▶ _Your goal_: A line counts if it contains the string "scene"; say how many such lines there are, giving only the number.

▶ _Data supplied_:
:::::
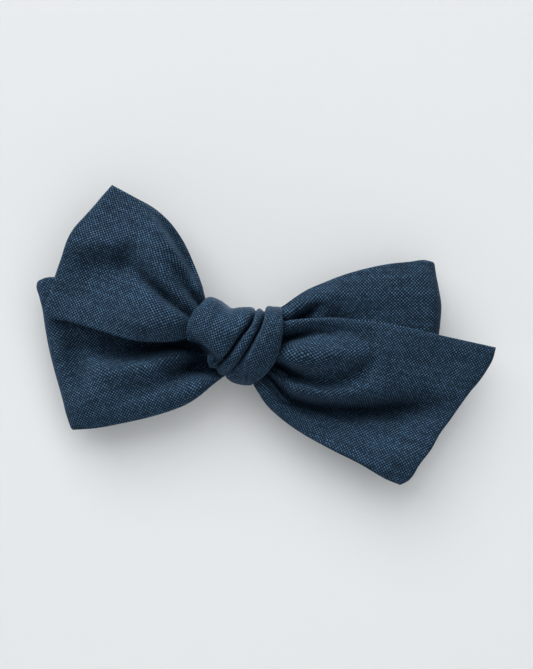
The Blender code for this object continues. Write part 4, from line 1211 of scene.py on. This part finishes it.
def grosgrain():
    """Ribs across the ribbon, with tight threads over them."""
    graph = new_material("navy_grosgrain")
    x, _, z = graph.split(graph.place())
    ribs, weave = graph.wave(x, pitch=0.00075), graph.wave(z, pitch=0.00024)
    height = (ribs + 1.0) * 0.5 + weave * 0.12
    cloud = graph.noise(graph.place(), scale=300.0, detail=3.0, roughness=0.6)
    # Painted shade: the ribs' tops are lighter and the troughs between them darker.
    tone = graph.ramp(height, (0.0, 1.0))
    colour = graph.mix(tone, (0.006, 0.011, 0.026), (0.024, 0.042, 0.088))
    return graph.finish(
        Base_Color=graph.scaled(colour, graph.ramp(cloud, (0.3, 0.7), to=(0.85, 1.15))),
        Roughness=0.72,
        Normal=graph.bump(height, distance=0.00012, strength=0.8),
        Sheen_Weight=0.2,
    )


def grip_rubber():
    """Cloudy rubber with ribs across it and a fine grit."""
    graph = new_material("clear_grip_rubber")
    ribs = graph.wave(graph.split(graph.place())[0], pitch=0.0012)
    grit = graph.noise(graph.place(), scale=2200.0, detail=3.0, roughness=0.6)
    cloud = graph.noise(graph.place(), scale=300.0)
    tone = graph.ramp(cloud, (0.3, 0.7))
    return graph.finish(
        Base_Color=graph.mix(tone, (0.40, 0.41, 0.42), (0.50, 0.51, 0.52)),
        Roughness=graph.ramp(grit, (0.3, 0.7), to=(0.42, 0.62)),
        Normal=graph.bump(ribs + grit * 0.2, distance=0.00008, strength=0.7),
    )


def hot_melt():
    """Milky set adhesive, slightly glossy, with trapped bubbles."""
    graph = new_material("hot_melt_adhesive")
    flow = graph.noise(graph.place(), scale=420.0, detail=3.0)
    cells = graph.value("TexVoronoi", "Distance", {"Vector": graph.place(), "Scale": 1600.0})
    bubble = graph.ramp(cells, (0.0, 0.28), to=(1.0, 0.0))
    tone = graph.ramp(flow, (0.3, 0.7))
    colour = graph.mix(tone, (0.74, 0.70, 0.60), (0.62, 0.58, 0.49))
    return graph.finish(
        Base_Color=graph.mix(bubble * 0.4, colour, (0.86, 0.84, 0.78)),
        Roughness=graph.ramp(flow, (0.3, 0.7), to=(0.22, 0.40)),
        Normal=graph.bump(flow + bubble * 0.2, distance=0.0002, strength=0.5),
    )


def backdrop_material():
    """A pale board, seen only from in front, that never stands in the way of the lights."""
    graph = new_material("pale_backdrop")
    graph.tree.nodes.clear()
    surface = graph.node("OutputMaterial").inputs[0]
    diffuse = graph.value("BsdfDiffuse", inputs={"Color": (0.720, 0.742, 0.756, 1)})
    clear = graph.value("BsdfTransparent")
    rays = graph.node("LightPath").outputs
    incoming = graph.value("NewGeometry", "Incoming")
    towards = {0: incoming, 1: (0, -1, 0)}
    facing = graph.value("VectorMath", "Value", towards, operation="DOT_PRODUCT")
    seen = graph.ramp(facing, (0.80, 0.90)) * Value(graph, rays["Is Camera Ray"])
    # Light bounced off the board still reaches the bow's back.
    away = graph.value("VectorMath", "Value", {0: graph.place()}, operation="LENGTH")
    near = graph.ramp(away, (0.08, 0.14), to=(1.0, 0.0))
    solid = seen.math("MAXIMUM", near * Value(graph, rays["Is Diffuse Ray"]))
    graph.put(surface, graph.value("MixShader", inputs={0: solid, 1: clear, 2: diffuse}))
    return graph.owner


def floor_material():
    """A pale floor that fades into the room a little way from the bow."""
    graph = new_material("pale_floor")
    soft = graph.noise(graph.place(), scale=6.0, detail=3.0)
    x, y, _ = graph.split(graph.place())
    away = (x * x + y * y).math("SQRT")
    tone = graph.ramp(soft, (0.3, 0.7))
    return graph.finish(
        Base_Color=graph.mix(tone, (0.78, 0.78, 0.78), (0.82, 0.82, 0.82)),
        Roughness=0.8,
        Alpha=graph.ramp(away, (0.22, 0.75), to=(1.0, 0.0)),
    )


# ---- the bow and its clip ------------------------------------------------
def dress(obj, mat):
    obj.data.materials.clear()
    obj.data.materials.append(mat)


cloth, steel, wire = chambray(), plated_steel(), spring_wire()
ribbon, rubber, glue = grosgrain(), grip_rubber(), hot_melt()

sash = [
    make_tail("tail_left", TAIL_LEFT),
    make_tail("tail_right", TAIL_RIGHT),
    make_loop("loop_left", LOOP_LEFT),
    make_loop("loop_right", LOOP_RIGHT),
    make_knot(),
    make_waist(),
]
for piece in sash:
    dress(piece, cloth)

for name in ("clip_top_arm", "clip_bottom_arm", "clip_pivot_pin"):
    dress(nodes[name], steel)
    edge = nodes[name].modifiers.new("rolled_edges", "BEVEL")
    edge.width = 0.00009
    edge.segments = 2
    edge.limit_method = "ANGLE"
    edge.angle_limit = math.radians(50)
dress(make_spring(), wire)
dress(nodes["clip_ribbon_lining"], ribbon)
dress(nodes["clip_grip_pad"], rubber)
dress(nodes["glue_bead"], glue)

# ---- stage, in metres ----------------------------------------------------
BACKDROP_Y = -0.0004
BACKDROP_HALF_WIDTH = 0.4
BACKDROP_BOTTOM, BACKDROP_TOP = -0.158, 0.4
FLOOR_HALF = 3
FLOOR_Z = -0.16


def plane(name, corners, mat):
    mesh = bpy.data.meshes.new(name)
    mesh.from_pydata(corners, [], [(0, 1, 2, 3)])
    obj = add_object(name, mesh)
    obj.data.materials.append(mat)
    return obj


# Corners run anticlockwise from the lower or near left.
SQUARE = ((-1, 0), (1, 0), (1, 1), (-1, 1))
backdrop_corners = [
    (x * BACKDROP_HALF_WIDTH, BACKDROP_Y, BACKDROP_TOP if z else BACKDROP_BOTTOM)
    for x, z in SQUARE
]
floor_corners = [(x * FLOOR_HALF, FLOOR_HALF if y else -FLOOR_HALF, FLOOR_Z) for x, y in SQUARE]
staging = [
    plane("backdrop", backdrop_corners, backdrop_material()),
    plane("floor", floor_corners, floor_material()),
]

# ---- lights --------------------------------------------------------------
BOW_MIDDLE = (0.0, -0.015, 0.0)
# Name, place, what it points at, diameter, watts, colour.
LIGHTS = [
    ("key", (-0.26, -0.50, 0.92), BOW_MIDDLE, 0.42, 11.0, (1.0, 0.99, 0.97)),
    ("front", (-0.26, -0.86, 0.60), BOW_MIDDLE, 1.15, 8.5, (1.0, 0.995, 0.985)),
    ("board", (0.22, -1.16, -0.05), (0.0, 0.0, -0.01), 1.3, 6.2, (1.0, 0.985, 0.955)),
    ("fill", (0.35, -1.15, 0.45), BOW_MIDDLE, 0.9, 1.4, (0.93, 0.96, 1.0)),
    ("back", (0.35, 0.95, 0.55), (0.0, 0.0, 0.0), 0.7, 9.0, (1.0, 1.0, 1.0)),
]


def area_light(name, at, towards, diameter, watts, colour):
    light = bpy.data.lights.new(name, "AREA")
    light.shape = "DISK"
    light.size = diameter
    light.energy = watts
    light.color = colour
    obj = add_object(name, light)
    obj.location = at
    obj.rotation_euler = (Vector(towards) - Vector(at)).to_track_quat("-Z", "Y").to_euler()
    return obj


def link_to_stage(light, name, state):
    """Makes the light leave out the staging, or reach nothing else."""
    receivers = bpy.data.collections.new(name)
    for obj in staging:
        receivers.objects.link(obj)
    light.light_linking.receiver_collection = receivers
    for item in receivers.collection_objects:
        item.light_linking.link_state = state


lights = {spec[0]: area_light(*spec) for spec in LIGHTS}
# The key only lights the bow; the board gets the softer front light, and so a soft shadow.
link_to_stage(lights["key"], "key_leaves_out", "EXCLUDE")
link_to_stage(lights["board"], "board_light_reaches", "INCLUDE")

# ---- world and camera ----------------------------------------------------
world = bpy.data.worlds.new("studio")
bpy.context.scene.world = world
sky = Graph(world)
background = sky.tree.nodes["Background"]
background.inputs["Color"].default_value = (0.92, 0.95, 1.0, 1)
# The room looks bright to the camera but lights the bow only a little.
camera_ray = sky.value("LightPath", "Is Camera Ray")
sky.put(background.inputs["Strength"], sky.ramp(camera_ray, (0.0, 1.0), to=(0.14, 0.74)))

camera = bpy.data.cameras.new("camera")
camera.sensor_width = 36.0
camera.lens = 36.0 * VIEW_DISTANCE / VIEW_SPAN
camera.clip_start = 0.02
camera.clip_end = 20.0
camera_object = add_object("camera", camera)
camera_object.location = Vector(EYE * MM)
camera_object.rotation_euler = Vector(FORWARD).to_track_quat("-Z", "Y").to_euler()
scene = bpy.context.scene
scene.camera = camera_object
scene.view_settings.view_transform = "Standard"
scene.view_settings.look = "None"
:::::
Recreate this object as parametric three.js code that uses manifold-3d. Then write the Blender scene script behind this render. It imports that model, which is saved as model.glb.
:::::
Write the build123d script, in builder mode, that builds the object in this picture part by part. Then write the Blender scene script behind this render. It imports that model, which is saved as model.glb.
:::::
▶ _Answer to this problem_: 8